REQUIRED TASK: Reproduce only this span: the line containing "before = set(bpy.data.objects)", the line containing "obj.matrix_world = Matrix.Identity(4)", and every line between them, all exactly as given.

-- START DATA ENTRIES --

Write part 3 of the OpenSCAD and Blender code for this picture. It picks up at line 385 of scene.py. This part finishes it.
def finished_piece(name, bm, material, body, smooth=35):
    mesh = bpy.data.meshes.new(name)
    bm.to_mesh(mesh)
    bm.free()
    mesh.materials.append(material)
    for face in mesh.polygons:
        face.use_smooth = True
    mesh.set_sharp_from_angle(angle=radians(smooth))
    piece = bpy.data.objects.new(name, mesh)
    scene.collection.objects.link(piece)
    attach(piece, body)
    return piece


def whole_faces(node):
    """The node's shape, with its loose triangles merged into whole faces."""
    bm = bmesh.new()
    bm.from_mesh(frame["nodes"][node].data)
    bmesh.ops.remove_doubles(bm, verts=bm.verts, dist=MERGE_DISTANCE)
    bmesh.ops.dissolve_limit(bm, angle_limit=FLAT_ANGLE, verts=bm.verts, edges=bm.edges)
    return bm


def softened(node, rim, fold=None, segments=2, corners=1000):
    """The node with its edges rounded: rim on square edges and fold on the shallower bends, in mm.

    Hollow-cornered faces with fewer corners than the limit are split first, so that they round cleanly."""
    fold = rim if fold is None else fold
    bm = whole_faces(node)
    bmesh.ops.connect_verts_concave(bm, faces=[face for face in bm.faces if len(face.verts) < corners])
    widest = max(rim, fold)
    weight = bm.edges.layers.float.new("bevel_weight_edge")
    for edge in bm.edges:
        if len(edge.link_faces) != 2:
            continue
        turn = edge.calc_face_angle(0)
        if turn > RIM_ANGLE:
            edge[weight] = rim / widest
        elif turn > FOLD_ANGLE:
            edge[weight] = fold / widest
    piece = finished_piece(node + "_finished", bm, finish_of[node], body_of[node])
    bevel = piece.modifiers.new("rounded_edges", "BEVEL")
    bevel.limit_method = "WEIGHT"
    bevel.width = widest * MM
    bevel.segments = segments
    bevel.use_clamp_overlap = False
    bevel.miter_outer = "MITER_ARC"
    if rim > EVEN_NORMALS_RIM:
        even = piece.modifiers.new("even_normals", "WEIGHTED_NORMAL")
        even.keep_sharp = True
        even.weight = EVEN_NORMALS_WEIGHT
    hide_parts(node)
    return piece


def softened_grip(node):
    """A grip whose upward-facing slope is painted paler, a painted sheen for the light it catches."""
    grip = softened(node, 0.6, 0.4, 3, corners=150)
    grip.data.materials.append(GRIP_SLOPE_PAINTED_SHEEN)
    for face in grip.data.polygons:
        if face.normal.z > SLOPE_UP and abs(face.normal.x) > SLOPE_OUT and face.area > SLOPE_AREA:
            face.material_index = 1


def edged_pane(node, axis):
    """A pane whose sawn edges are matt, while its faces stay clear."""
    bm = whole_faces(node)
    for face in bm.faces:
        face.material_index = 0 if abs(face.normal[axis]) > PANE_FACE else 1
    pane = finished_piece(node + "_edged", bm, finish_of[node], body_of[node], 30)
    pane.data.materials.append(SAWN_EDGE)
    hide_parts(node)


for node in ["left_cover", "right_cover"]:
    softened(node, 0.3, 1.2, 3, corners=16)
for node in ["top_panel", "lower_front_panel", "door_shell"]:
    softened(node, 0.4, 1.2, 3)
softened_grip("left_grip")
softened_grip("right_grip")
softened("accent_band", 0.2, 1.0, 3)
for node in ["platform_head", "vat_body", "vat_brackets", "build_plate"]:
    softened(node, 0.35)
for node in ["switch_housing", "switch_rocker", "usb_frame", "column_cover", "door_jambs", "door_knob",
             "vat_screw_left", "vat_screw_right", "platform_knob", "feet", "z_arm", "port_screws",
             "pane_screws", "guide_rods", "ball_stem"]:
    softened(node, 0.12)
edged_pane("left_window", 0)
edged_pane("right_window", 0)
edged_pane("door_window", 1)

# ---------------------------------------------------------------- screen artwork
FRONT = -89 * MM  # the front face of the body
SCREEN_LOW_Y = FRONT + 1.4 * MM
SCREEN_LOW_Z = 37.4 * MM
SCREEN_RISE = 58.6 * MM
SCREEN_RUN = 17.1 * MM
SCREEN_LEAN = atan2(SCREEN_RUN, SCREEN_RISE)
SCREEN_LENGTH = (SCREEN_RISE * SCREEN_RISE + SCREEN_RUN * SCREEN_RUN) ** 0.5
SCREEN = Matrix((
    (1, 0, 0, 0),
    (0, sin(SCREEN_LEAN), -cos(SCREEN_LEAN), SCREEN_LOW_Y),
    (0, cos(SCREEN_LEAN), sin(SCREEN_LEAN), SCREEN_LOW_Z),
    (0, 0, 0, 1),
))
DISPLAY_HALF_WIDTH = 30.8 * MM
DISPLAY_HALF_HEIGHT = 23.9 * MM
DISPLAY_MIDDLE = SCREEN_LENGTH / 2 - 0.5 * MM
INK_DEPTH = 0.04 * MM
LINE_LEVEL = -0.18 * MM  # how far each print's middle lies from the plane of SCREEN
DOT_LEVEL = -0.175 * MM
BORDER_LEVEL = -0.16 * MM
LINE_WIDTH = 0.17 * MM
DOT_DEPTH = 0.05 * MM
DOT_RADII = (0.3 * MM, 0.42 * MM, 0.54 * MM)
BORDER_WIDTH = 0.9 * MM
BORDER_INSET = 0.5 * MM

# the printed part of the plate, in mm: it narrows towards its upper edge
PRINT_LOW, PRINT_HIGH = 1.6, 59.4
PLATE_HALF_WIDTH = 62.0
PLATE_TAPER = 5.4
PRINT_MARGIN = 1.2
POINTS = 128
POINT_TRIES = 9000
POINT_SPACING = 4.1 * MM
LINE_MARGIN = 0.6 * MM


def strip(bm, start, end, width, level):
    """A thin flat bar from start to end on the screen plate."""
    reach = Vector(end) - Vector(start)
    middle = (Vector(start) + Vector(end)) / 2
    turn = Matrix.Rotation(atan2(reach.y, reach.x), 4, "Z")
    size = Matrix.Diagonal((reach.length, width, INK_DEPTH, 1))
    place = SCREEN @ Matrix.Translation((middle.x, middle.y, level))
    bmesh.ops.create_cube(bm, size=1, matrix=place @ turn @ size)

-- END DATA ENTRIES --
-- START DATA ENTRIES --

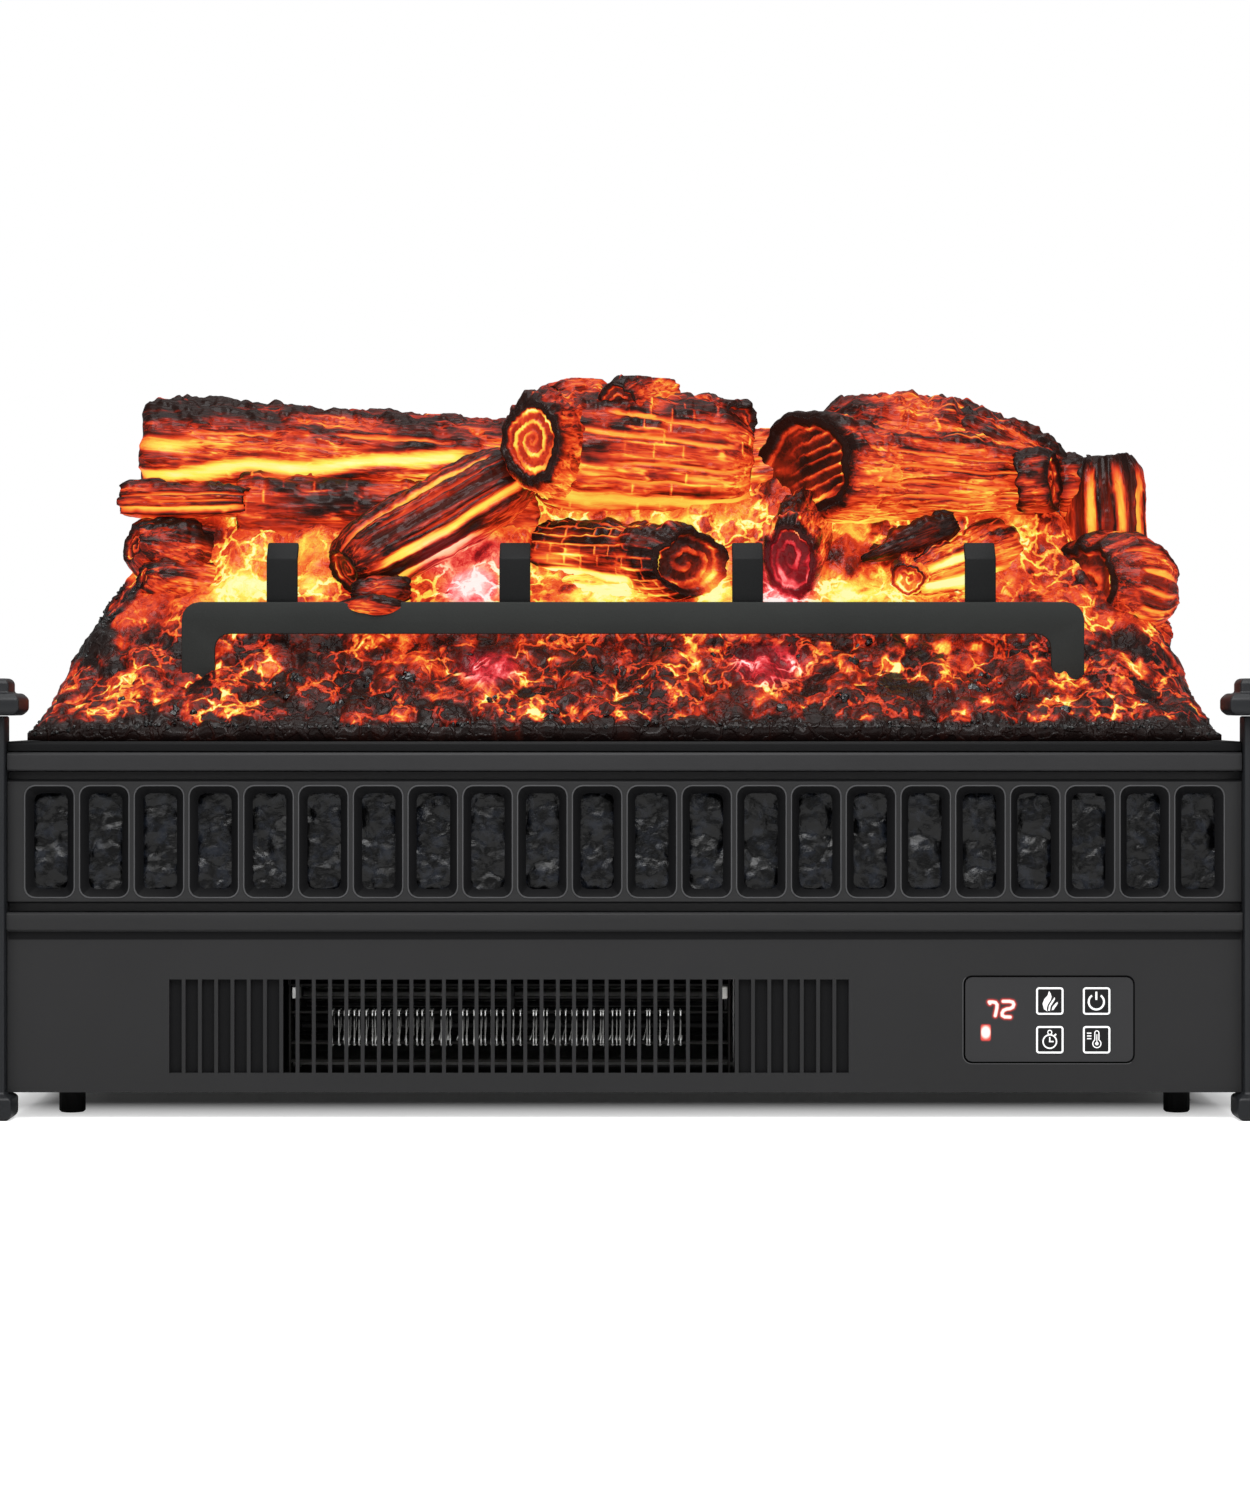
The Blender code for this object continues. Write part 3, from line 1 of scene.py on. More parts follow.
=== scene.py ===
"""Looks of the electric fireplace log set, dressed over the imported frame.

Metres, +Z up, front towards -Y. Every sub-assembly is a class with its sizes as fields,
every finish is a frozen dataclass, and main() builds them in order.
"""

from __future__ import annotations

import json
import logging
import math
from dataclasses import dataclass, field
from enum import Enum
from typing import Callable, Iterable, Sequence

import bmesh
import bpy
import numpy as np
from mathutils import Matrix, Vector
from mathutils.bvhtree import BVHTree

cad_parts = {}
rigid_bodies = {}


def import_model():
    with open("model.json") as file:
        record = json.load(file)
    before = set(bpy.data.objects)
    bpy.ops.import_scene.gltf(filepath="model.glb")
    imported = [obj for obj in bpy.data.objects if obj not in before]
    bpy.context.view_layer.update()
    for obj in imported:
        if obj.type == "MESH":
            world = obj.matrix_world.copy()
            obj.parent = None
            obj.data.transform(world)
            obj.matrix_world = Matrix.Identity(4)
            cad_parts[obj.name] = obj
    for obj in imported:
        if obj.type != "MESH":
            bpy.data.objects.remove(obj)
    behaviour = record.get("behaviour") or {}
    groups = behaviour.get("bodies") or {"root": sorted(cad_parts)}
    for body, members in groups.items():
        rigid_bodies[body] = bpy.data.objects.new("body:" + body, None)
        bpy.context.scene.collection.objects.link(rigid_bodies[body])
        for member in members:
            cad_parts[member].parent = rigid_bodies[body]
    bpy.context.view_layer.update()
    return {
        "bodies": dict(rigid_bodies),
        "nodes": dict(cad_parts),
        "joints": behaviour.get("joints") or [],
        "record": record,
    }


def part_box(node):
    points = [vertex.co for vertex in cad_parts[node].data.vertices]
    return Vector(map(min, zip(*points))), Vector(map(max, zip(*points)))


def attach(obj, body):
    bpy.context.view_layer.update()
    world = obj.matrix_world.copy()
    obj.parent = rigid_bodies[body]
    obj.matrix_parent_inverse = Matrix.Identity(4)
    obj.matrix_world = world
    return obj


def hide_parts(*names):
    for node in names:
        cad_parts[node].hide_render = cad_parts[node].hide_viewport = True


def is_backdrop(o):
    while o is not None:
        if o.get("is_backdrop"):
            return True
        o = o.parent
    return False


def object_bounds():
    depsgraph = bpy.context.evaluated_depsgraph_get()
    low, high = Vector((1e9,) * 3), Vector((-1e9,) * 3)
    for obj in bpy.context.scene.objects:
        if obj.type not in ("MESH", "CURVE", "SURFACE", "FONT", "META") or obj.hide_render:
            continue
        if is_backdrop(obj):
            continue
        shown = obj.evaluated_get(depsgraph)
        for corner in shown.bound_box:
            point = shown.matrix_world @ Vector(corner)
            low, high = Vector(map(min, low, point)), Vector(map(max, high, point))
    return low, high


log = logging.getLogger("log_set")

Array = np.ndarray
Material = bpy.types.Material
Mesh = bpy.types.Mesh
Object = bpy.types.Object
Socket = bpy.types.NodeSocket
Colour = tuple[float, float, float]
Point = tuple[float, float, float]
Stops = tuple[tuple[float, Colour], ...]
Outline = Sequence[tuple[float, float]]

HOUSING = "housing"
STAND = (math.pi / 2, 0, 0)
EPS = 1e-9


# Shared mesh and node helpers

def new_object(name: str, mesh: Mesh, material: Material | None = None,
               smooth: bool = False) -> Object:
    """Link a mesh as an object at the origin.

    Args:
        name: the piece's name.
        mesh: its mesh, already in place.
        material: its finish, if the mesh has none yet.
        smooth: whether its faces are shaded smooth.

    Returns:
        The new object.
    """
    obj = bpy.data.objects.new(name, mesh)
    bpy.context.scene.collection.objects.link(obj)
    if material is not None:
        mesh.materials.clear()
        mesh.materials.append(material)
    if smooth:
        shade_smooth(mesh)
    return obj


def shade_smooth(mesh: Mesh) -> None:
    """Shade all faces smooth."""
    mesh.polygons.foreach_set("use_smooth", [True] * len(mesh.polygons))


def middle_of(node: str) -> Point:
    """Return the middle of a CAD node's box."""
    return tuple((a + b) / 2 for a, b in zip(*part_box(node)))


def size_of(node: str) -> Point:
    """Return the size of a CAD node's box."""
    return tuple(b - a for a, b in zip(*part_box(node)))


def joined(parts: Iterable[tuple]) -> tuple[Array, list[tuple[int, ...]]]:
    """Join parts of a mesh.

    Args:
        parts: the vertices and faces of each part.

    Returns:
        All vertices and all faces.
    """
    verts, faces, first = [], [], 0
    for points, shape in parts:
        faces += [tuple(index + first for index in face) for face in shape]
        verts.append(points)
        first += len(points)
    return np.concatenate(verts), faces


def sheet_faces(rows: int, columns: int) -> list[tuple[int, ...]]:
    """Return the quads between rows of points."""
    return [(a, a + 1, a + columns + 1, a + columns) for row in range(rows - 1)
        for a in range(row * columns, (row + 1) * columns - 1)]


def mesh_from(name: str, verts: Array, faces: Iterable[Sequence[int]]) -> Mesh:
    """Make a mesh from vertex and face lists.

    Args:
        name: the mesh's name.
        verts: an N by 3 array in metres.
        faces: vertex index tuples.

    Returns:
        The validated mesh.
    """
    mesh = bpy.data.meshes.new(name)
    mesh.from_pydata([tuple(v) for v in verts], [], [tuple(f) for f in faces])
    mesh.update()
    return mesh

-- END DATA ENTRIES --
-- START DATA ENTRIES --

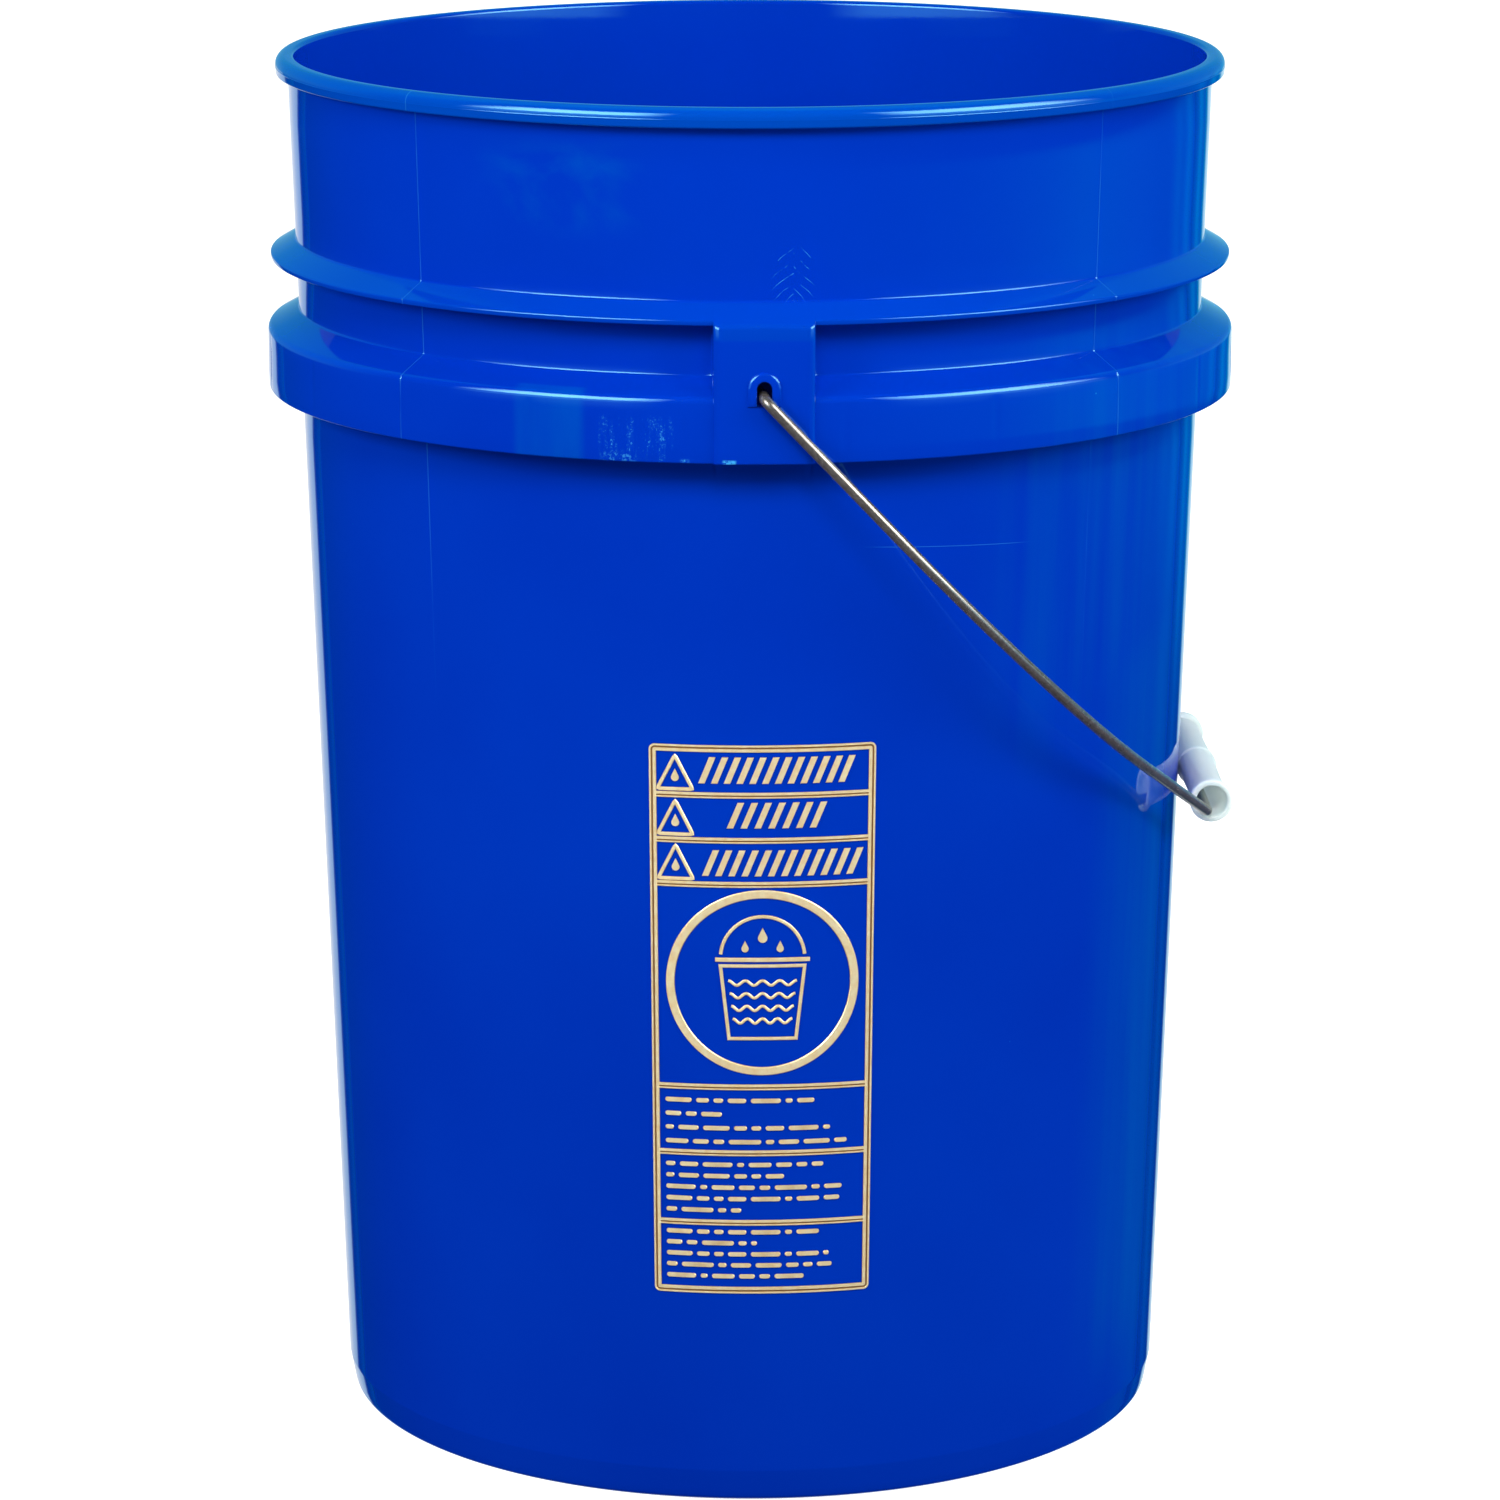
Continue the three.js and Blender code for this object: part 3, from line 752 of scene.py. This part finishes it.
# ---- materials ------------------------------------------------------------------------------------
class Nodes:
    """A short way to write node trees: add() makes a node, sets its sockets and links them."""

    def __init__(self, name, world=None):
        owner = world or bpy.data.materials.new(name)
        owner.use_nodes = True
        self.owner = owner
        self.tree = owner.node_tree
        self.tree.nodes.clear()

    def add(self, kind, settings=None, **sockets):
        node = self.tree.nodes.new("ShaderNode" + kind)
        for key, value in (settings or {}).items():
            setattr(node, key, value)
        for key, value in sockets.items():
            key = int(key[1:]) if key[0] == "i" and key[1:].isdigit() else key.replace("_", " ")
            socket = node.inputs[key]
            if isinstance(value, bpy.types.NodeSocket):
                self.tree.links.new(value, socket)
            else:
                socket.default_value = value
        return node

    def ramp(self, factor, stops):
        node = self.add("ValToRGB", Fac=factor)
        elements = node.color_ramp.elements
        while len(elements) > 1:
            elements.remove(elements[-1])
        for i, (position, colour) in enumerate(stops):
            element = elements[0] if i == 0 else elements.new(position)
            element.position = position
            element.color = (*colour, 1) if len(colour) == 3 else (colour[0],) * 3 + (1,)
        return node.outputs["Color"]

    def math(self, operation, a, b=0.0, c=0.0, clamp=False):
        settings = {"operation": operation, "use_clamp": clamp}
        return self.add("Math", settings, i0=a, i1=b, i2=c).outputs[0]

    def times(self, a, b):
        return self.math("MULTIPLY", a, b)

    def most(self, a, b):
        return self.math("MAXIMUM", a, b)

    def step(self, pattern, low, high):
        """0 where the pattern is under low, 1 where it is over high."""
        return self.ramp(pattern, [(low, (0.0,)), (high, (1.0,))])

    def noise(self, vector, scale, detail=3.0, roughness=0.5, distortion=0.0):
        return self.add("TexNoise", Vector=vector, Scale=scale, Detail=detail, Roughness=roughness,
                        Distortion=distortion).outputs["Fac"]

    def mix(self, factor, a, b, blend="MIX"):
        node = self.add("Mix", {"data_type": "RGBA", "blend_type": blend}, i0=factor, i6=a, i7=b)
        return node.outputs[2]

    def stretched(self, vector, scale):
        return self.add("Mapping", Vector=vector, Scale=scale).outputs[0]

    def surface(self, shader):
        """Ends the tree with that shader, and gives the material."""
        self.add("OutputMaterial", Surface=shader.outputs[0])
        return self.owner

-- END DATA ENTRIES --

CORRECT RESULT:
    before = set(bpy.data.objects)
    bpy.ops.import_scene.gltf(filepath="model.glb")
    imported = [obj for obj in bpy.data.objects if obj not in before]
    bpy.context.view_layer.update()
    for obj in imported:
        if obj.type == "MESH":
            world = obj.matrix_world.copy()
            obj.parent = None
            obj.data.transform(world)
            obj.matrix_world = Matrix.Identity(4)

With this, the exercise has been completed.